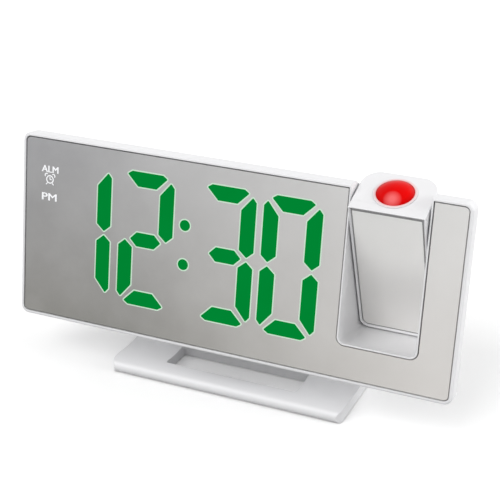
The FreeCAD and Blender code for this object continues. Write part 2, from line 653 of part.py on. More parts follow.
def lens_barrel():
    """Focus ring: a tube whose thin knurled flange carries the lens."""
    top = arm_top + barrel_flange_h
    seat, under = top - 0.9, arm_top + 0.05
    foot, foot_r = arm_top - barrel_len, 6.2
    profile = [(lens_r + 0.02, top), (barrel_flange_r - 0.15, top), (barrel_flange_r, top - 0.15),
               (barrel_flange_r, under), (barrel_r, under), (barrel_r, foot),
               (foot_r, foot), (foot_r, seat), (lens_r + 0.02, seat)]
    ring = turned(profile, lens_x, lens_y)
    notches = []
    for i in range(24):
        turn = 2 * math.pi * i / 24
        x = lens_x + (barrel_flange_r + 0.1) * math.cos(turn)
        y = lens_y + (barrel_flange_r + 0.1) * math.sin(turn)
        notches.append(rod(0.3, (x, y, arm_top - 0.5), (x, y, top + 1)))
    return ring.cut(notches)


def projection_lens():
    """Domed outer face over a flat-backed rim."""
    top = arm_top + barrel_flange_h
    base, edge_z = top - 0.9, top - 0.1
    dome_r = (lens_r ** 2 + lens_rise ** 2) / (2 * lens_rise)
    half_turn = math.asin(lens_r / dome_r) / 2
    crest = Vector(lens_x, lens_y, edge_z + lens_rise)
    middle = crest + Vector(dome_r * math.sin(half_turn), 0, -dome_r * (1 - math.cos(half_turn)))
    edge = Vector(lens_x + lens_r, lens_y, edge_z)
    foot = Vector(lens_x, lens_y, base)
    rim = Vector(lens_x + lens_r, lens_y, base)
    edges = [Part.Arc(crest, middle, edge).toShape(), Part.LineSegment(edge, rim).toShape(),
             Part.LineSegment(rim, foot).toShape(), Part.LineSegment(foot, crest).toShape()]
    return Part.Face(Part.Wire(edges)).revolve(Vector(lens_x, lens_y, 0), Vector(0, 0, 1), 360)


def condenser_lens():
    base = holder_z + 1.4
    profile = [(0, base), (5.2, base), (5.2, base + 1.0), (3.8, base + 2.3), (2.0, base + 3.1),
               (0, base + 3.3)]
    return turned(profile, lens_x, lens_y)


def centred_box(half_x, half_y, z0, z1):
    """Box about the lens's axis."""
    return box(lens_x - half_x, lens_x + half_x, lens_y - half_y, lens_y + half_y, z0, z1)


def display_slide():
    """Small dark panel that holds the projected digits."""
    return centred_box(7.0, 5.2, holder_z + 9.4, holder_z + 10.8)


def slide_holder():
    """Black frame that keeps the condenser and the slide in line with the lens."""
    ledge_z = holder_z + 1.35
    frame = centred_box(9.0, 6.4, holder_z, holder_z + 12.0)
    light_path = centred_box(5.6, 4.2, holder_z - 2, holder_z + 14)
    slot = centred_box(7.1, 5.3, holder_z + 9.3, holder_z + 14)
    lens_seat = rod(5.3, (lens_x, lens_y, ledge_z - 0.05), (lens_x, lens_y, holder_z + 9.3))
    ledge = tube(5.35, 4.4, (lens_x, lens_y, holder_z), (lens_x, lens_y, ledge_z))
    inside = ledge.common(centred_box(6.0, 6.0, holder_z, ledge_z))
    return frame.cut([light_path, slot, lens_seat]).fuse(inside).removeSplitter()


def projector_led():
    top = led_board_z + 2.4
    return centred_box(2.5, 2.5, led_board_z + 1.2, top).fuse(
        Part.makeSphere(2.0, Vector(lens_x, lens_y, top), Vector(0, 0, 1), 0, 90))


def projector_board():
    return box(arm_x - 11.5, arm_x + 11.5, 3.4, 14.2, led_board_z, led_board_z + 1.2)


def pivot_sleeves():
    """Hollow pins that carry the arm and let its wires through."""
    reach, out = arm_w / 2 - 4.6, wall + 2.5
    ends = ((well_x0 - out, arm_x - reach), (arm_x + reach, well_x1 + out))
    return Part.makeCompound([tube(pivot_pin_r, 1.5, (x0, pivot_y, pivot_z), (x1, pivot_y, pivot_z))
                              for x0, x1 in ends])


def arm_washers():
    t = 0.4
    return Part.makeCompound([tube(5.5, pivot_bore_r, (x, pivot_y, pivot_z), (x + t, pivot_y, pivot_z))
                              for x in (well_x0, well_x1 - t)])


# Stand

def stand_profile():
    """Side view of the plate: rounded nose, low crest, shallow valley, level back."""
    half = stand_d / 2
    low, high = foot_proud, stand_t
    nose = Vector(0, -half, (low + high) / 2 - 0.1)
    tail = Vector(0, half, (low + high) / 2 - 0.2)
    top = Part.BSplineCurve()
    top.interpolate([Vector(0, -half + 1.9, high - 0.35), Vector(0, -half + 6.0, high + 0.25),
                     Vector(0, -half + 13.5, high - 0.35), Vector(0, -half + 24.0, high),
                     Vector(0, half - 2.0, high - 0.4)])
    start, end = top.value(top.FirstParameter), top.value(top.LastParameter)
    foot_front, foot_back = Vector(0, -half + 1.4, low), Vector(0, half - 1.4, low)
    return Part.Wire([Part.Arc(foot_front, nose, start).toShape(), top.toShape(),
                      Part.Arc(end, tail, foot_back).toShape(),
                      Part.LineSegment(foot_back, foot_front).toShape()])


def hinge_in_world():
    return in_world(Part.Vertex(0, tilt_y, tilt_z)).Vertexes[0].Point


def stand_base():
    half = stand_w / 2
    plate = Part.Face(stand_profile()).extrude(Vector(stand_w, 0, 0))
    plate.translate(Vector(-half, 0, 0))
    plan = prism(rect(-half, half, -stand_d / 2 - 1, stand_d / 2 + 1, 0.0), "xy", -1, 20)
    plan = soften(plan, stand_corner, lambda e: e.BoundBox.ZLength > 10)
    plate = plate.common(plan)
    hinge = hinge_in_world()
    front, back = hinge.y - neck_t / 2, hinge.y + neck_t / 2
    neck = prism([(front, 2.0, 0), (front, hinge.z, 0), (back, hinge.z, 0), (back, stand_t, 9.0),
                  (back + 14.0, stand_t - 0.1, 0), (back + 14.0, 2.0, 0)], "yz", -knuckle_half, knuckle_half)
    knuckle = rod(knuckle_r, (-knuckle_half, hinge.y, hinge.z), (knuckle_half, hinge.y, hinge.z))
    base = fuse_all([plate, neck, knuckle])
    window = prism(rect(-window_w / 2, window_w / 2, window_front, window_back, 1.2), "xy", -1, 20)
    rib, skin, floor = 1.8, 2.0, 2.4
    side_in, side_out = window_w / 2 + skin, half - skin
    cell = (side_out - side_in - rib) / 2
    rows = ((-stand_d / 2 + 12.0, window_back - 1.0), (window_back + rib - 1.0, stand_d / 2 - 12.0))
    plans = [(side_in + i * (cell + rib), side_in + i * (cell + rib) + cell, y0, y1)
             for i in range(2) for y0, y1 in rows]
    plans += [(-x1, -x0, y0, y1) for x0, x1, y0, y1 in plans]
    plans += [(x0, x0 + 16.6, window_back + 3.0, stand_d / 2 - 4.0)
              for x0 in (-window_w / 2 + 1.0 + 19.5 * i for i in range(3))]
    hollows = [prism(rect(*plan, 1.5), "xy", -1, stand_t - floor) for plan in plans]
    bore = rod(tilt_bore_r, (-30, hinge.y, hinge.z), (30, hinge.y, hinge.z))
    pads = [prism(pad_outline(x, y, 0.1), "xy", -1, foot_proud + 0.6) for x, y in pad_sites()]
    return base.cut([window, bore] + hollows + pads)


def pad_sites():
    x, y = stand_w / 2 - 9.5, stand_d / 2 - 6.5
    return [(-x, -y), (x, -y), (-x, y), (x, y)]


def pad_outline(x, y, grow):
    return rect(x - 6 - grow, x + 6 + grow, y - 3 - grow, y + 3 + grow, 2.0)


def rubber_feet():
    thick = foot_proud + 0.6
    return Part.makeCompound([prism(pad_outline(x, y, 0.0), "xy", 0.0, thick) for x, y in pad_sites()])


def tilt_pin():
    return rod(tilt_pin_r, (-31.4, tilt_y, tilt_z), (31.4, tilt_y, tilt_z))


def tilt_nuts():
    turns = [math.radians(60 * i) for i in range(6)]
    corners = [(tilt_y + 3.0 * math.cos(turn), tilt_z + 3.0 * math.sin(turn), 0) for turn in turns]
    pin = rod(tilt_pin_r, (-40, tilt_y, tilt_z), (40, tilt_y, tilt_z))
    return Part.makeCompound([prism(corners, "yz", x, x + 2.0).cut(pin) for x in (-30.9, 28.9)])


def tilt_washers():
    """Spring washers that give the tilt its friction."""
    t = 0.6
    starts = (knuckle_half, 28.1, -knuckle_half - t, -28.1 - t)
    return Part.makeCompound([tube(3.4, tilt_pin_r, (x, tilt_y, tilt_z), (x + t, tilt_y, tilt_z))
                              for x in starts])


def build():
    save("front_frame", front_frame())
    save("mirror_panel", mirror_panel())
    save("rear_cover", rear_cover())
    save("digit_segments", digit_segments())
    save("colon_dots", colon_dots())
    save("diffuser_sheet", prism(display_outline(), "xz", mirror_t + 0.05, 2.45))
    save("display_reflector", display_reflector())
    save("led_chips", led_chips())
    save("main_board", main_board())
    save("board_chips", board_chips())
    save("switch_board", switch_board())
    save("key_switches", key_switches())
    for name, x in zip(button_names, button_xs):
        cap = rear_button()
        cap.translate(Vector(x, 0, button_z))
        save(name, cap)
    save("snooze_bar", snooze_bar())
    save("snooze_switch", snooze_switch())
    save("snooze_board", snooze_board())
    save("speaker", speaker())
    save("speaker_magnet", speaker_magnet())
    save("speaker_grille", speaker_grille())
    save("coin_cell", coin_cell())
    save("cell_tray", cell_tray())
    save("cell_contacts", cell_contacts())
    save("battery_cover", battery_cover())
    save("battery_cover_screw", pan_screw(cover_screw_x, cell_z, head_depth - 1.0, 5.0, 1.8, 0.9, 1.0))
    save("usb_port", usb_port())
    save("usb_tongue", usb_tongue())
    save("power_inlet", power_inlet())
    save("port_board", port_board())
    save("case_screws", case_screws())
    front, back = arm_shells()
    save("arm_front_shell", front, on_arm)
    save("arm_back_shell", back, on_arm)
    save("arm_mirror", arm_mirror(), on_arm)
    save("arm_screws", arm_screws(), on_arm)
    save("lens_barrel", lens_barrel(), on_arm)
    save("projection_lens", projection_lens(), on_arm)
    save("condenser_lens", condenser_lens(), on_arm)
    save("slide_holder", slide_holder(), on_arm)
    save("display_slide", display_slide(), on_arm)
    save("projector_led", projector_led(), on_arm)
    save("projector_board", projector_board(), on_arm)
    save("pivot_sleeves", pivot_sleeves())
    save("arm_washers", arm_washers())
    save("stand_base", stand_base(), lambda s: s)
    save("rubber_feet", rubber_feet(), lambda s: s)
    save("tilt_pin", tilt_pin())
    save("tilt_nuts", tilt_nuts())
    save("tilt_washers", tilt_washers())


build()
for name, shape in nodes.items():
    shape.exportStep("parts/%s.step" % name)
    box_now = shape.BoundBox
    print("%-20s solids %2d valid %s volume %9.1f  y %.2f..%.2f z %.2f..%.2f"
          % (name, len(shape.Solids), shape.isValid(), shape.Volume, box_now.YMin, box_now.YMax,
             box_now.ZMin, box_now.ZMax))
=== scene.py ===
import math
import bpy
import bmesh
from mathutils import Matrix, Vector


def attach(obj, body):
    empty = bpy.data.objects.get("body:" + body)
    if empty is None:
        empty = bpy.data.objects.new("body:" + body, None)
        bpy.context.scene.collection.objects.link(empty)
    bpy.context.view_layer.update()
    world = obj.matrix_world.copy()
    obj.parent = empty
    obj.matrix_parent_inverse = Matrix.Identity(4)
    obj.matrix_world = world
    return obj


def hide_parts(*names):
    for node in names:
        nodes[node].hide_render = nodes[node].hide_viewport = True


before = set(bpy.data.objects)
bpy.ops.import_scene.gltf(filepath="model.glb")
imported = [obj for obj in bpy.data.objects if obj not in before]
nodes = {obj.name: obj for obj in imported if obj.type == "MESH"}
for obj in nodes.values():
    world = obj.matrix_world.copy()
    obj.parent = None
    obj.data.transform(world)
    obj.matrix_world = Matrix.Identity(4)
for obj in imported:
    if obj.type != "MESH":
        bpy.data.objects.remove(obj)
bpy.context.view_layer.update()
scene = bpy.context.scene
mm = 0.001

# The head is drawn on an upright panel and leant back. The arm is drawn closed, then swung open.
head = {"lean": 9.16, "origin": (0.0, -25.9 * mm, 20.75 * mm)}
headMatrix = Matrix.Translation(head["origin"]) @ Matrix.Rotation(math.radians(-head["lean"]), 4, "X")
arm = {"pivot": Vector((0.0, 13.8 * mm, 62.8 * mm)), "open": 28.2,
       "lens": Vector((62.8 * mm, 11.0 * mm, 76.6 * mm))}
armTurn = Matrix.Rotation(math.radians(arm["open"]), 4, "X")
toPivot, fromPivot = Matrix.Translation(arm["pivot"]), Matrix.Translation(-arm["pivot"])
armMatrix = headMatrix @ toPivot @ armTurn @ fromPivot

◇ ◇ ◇

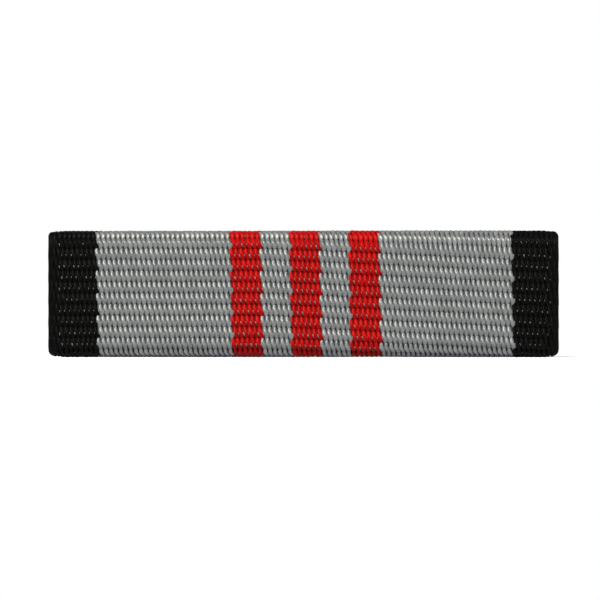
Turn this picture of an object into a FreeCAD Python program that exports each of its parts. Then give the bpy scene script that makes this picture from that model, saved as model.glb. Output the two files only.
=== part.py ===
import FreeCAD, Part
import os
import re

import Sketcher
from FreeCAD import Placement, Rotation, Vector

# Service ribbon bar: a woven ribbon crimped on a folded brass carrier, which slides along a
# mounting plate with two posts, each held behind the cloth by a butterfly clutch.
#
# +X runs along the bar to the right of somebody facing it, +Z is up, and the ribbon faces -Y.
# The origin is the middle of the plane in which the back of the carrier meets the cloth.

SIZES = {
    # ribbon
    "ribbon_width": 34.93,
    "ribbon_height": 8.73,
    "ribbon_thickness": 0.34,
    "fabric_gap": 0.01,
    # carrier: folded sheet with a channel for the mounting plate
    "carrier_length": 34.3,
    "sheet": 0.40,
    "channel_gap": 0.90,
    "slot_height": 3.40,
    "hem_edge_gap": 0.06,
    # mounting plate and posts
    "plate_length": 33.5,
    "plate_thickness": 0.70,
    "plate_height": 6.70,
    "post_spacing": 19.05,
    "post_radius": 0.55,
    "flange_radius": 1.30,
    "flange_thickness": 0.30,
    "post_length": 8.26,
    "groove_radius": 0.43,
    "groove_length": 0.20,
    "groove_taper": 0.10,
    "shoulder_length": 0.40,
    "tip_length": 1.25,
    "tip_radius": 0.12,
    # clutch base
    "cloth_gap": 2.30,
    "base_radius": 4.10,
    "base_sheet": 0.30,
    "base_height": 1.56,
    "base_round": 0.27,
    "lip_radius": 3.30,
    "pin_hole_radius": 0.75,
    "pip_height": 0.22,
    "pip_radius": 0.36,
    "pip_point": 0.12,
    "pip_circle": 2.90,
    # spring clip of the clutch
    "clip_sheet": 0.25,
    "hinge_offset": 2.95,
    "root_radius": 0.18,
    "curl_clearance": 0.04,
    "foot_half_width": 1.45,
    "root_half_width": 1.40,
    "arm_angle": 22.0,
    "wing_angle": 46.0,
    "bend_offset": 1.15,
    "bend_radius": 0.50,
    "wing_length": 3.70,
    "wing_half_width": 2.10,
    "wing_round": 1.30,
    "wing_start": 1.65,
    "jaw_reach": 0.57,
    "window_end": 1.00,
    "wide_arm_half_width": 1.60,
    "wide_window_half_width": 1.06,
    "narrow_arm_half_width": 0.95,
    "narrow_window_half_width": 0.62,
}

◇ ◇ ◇

Given task. Please return, exactly as they appear, the lines starting at the one that contains "box_now = shape.BoundBox" and ending at the one that contains "obj.matrix_parent_inverse = Matrix.Identity(4)".

Solution.
    box_now = shape.BoundBox
    print("%-20s solids %2d valid %s volume %9.1f  y %.2f..%.2f z %.2f..%.2f"
          % (name, len(shape.Solids), shape.isValid(), shape.Volume, box_now.YMin, box_now.YMax,
             box_now.ZMin, box_now.ZMax))
=== scene.py ===
import math
import bpy
import bmesh
from mathutils import Matrix, Vector


def attach(obj, body):
    empty = bpy.data.objects.get("body:" + body)
    if empty is None:
        empty = bpy.data.objects.new("body:" + body, None)
        bpy.context.scene.collection.objects.link(empty)
    bpy.context.view_layer.update()
    world = obj.matrix_world.copy()
    obj.parent = empty
    obj.matrix_parent_inverse = Matrix.Identity(4)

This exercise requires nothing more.